→ Problem description
Transcribe only the lines from the line with "Keep writing the" through the line with "[for (r = [r3, r2, r1, r0])", exactly, counting both of those lines as part of the stretch.

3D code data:
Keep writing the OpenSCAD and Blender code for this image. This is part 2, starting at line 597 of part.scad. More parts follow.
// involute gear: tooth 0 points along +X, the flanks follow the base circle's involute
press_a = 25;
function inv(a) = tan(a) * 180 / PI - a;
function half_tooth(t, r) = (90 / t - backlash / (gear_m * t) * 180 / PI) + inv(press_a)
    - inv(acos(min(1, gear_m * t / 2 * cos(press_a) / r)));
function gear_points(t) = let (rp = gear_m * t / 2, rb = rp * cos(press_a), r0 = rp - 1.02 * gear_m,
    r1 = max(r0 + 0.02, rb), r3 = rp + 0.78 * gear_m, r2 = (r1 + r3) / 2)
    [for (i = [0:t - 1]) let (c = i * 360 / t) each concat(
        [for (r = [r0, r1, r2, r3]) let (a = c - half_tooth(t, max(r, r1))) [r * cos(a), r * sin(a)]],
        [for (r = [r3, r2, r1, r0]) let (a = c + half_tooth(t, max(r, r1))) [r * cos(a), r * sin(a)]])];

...

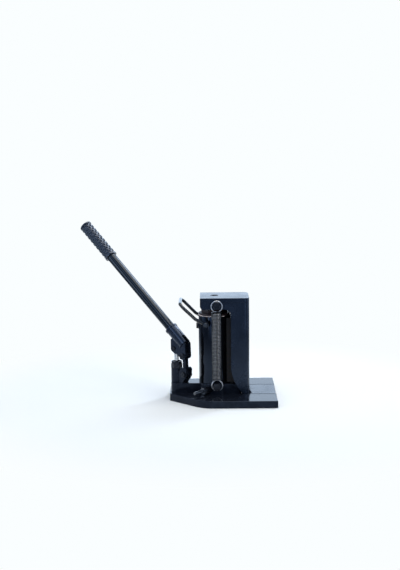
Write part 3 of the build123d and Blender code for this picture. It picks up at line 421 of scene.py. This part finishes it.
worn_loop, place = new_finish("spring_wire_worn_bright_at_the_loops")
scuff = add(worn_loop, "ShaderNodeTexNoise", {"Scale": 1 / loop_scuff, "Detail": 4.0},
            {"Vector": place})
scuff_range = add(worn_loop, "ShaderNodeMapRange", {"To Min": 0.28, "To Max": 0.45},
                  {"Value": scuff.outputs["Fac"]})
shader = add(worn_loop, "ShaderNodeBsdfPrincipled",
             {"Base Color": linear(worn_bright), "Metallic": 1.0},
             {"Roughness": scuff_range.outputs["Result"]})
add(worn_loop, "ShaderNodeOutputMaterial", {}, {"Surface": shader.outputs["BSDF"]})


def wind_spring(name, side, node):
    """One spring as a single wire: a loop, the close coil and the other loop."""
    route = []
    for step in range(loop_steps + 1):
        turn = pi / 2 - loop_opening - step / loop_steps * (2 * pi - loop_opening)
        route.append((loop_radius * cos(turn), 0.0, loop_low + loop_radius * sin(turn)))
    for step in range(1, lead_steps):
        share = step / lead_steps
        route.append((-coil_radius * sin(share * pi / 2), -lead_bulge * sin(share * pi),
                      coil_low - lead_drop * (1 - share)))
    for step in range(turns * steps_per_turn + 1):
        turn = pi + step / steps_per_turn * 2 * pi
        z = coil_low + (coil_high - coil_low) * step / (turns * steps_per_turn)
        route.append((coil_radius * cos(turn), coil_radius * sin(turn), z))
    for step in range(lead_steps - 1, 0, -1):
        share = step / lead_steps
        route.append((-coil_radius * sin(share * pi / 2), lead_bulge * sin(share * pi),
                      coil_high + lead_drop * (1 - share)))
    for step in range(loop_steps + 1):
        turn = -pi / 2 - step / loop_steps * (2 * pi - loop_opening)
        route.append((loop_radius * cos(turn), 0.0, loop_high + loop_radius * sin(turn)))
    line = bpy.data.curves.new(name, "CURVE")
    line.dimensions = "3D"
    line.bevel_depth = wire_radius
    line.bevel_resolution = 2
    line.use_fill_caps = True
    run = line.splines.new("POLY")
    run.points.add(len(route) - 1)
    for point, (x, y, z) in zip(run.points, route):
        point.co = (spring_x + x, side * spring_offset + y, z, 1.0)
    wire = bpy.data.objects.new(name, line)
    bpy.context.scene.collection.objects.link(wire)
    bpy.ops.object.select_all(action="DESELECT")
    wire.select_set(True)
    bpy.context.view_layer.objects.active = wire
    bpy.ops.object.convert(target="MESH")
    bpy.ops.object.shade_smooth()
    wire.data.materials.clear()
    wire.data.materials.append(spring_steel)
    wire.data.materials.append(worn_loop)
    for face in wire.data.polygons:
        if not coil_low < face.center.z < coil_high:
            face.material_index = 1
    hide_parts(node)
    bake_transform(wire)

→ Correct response
Keep writing the OpenSCAD and Blender code for this image. This is part 2, starting at line 597 of part.scad. More parts follow.
// involute gear: tooth 0 points along +X, the flanks follow the base circle's involute
press_a = 25;
function inv(a) = tan(a) * 180 / PI - a;
function half_tooth(t, r) = (90 / t - backlash / (gear_m * t) * 180 / PI) + inv(press_a)
    - inv(acos(min(1, gear_m * t / 2 * cos(press_a) / r)));
function gear_points(t) = let (rp = gear_m * t / 2, rb = rp * cos(press_a), r0 = rp - 1.02 * gear_m,
    r1 = max(r0 + 0.02, rb), r3 = rp + 0.78 * gear_m, r2 = (r1 + r3) / 2)
    [for (i = [0:t - 1]) let (c = i * 360 / t) each concat(
        [for (r = [r0, r1, r2, r3]) let (a = c - half_tooth(t, max(r, r1))) [r * cos(a), r * sin(a)]],
        [for (r = [r3, r2, r1, r0]) let (a = c + half_tooth(t, max(r, r1))) [r * cos(a), r * sin(a)]])];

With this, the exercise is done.